Please repeat the records below exactly, from the first line through the line containing "const WALL_AT_CROWN = 4;", and nothing more.

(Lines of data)
##########
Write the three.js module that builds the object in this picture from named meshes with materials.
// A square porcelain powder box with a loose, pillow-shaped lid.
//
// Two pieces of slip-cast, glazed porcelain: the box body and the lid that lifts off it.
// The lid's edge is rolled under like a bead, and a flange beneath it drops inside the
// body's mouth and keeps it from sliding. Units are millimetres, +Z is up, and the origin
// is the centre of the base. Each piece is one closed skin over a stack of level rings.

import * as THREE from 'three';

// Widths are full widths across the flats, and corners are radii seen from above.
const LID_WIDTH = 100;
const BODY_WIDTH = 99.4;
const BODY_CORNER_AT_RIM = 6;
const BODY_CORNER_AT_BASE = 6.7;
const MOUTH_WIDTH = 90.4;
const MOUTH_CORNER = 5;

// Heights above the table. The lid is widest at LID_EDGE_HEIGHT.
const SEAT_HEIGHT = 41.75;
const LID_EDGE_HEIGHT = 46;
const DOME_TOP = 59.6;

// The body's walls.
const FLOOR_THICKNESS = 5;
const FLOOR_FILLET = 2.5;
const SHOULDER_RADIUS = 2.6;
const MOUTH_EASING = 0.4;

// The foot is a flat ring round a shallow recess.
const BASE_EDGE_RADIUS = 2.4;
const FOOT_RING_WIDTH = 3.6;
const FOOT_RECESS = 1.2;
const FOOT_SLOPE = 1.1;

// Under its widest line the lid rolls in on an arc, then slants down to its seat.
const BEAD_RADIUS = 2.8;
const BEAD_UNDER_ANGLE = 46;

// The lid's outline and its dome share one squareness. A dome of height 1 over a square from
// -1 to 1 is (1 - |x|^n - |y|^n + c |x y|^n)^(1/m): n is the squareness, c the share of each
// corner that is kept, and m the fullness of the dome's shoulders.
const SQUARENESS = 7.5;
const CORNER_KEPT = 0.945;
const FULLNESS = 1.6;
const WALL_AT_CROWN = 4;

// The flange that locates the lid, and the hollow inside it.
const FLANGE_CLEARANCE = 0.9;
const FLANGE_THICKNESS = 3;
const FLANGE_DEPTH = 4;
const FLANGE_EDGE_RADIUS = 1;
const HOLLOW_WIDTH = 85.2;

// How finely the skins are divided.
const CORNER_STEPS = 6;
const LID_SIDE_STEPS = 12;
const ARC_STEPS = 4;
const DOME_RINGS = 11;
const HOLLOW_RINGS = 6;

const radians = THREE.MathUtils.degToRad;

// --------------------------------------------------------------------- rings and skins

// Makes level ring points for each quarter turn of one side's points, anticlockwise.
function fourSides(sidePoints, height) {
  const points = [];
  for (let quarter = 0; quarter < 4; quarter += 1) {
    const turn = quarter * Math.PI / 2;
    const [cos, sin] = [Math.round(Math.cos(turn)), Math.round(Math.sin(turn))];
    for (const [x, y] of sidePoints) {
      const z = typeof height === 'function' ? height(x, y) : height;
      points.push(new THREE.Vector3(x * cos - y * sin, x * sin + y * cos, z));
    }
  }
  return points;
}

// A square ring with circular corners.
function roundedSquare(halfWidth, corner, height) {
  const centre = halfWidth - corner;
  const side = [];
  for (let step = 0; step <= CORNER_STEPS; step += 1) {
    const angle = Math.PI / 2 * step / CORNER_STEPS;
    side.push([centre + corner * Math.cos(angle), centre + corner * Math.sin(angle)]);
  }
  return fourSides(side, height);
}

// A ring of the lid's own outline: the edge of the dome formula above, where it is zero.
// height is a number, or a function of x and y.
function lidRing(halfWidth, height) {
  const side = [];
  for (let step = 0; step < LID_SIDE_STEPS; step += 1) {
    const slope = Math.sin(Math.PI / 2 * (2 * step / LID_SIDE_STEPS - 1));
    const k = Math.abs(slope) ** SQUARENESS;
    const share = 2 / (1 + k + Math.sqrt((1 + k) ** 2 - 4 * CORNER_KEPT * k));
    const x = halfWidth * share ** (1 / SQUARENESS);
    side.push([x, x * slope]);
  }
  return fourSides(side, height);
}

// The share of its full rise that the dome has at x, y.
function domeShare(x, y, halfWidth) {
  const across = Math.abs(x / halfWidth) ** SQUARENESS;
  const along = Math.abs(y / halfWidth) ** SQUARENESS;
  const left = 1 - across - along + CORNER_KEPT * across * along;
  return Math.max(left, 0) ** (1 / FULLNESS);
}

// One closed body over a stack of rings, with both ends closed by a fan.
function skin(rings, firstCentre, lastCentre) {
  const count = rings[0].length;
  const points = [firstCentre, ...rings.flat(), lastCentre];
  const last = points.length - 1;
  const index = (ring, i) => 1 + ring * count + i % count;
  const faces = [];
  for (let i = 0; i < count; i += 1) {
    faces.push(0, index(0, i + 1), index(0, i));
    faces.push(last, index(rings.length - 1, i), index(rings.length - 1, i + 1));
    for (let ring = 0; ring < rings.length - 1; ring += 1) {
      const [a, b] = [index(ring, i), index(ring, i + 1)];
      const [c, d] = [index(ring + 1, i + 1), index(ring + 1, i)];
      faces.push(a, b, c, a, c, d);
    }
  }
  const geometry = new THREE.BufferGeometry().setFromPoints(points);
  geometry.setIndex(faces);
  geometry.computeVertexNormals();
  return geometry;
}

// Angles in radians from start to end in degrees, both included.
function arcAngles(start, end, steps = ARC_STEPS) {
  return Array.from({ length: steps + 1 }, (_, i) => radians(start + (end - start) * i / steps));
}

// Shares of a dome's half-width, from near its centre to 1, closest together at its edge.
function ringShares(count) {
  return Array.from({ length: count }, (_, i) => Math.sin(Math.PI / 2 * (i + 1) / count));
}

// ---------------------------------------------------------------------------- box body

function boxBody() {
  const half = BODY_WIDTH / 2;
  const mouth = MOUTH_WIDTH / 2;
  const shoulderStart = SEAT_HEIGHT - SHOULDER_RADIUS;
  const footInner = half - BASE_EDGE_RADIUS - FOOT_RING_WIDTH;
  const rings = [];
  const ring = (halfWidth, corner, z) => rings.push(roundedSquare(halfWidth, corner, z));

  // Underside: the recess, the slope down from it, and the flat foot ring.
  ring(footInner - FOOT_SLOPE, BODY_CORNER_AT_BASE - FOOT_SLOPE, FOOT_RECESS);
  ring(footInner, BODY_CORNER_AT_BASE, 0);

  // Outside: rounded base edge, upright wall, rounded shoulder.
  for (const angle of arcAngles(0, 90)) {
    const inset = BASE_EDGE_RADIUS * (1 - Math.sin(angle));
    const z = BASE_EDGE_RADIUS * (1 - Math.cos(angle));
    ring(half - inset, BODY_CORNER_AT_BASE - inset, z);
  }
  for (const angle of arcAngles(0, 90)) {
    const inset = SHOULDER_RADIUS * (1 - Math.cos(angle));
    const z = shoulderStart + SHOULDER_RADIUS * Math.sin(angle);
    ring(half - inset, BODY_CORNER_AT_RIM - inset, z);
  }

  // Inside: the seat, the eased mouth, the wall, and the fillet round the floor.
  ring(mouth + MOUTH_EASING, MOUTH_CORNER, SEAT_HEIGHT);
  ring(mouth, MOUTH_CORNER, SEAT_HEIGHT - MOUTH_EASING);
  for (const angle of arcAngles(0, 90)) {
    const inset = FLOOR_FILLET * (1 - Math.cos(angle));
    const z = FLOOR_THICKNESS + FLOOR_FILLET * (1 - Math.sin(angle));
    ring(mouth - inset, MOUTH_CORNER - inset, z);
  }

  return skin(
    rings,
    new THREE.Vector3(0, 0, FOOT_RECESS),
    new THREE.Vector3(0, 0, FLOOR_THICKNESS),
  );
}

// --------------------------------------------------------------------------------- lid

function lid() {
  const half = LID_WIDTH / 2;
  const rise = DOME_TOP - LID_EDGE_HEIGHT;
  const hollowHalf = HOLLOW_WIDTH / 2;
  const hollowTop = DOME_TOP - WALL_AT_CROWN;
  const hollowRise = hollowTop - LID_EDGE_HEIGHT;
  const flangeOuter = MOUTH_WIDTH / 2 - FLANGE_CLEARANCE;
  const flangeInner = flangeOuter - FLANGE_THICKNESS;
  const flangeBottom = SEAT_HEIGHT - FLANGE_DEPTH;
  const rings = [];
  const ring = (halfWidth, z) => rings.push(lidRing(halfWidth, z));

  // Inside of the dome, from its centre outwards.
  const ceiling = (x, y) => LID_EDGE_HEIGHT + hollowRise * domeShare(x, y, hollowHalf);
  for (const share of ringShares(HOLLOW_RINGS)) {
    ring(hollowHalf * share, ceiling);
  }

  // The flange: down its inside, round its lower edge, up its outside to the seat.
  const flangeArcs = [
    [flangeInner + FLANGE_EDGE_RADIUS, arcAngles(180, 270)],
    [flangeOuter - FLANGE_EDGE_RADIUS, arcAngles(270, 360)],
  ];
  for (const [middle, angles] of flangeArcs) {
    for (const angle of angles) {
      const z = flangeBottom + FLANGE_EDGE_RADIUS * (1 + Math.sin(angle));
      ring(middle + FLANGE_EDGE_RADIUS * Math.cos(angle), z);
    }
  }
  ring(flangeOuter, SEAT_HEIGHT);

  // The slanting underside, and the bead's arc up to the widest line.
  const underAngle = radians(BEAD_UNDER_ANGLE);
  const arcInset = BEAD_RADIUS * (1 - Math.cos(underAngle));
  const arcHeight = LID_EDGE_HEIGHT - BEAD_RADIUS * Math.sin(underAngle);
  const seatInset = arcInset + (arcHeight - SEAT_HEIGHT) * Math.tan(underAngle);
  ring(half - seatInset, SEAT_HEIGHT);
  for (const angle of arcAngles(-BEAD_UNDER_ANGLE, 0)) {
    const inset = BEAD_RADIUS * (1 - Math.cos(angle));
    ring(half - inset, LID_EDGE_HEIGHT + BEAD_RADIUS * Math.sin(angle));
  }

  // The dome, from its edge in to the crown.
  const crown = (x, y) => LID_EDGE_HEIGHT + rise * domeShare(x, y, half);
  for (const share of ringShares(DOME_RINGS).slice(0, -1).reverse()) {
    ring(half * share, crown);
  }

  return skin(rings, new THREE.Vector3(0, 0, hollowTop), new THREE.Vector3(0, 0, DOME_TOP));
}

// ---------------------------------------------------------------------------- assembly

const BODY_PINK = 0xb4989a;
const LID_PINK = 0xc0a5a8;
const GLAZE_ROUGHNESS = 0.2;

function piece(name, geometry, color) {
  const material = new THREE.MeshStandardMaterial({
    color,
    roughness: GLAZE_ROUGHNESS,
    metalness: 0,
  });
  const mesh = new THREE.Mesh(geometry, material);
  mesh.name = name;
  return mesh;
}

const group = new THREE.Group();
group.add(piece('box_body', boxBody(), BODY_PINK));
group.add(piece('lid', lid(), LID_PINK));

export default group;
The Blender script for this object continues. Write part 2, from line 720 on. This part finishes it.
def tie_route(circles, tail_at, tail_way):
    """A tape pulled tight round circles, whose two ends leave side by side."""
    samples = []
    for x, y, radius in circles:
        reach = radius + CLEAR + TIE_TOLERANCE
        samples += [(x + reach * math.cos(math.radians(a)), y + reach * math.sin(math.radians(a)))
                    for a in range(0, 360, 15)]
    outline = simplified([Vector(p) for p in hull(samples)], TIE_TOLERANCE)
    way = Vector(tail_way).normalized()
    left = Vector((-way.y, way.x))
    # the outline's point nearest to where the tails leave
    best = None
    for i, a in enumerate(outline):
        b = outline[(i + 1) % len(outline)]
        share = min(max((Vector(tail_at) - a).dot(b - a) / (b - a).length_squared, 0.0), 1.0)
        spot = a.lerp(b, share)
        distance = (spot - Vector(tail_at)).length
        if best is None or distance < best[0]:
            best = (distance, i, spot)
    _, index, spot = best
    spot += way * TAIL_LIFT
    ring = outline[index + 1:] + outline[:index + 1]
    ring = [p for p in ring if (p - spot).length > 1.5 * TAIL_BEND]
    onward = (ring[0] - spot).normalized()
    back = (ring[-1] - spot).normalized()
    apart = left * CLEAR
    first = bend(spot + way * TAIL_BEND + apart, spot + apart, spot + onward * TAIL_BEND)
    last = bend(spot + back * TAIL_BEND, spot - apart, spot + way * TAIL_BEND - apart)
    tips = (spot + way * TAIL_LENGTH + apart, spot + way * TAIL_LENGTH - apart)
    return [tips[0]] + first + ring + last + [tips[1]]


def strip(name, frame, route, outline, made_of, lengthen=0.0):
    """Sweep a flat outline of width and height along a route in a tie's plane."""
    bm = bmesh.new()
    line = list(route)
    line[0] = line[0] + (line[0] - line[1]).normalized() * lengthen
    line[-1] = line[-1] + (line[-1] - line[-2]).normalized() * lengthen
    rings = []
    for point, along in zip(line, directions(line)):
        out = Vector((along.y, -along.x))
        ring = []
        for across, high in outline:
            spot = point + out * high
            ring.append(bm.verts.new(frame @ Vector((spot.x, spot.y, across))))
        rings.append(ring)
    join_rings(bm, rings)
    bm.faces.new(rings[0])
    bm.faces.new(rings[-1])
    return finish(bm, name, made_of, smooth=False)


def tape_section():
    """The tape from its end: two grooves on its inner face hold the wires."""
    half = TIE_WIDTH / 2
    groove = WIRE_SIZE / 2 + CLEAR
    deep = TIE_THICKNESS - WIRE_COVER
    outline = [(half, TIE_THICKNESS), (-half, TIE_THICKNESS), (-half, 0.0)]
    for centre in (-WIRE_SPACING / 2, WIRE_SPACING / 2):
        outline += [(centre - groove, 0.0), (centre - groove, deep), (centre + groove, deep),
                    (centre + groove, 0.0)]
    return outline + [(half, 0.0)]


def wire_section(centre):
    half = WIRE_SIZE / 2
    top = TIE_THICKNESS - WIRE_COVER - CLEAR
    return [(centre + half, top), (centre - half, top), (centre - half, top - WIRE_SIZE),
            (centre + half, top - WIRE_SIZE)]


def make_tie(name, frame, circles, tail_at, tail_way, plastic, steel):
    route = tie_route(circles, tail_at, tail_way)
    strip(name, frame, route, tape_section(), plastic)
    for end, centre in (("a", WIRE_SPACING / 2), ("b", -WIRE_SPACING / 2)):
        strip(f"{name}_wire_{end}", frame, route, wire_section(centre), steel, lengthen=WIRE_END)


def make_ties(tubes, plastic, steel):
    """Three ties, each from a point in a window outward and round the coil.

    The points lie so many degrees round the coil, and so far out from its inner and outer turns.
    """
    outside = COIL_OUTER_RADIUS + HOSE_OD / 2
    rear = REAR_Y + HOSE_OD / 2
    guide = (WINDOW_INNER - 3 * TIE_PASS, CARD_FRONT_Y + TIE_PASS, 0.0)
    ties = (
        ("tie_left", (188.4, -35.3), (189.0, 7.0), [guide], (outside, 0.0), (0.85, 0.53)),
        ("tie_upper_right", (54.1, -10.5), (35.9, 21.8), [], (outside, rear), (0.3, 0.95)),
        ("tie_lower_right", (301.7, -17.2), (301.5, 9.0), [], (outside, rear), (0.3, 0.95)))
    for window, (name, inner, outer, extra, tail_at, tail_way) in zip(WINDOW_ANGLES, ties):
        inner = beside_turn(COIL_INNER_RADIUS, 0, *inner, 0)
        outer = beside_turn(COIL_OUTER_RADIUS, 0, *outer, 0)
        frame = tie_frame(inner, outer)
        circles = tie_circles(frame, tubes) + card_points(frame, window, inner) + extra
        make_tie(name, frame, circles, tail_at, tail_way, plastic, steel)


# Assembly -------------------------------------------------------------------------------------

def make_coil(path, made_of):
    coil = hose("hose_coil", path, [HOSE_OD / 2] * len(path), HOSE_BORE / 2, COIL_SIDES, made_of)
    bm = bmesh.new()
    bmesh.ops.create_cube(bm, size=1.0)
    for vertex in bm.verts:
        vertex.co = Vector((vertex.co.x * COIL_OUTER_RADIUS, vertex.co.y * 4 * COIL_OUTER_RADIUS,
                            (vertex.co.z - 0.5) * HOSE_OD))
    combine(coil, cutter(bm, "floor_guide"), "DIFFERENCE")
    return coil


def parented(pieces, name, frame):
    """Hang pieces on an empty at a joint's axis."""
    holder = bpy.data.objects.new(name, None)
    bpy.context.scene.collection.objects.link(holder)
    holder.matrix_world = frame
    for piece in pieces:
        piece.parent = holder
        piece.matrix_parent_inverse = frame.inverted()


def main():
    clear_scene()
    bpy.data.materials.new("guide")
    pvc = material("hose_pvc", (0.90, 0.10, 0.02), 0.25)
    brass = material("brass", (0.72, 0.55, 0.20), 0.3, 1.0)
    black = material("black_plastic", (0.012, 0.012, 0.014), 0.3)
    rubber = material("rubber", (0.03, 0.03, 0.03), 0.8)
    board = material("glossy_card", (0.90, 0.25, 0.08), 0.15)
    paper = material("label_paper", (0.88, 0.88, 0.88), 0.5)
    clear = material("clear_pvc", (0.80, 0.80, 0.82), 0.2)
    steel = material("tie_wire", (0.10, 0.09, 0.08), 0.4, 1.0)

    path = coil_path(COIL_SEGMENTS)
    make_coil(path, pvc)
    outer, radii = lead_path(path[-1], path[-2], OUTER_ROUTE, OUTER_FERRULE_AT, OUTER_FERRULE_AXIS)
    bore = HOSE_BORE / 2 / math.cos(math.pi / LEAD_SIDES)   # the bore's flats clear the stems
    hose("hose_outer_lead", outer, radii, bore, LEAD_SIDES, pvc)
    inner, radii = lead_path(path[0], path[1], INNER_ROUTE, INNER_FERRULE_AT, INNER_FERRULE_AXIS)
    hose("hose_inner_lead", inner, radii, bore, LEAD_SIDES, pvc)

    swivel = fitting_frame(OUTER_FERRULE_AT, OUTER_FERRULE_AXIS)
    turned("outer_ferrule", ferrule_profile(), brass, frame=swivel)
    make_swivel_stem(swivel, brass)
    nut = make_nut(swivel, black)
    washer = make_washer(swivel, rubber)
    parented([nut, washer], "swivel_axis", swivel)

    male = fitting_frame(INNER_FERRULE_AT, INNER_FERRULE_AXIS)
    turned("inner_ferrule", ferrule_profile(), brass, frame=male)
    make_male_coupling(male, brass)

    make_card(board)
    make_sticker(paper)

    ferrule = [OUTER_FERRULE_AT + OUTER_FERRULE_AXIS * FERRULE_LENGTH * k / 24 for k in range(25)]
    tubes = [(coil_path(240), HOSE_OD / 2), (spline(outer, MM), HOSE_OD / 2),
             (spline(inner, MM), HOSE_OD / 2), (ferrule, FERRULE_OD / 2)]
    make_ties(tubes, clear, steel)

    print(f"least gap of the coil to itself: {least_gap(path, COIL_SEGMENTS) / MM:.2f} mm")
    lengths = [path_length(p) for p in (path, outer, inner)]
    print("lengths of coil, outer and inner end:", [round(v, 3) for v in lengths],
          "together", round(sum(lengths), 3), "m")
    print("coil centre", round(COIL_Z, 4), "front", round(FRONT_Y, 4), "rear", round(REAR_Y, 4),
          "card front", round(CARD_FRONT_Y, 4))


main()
##########
Response
Write the three.js module that builds the object in this picture from named meshes with materials.
// A square porcelain powder box with a loose, pillow-shaped lid.
//
// Two pieces of slip-cast, glazed porcelain: the box body and the lid that lifts off it.
// The lid's edge is rolled under like a bead, and a flange beneath it drops inside the
// body's mouth and keeps it from sliding. Units are millimetres, +Z is up, and the origin
// is the centre of the base. Each piece is one closed skin over a stack of level rings.

import * as THREE from 'three';

// Widths are full widths across the flats, and corners are radii seen from above.
const LID_WIDTH = 100;
const BODY_WIDTH = 99.4;
const BODY_CORNER_AT_RIM = 6;
const BODY_CORNER_AT_BASE = 6.7;
const MOUTH_WIDTH = 90.4;
const MOUTH_CORNER = 5;

// Heights above the table. The lid is widest at LID_EDGE_HEIGHT.
const SEAT_HEIGHT = 41.75;
const LID_EDGE_HEIGHT = 46;
const DOME_TOP = 59.6;

// The body's walls.
const FLOOR_THICKNESS = 5;
const FLOOR_FILLET = 2.5;
const SHOULDER_RADIUS = 2.6;
const MOUTH_EASING = 0.4;

// The foot is a flat ring round a shallow recess.
const BASE_EDGE_RADIUS = 2.4;
const FOOT_RING_WIDTH = 3.6;
const FOOT_RECESS = 1.2;
const FOOT_SLOPE = 1.1;

// Under its widest line the lid rolls in on an arc, then slants down to its seat.
const BEAD_RADIUS = 2.8;
const BEAD_UNDER_ANGLE = 46;

// The lid's outline and its dome share one squareness. A dome of height 1 over a square from
// -1 to 1 is (1 - |x|^n - |y|^n + c |x y|^n)^(1/m): n is the squareness, c the share of each
// corner that is kept, and m the fullness of the dome's shoulders.
const SQUARENESS = 7.5;
const CORNER_KEPT = 0.945;
const FULLNESS = 1.6;
const WALL_AT_CROWN = 4;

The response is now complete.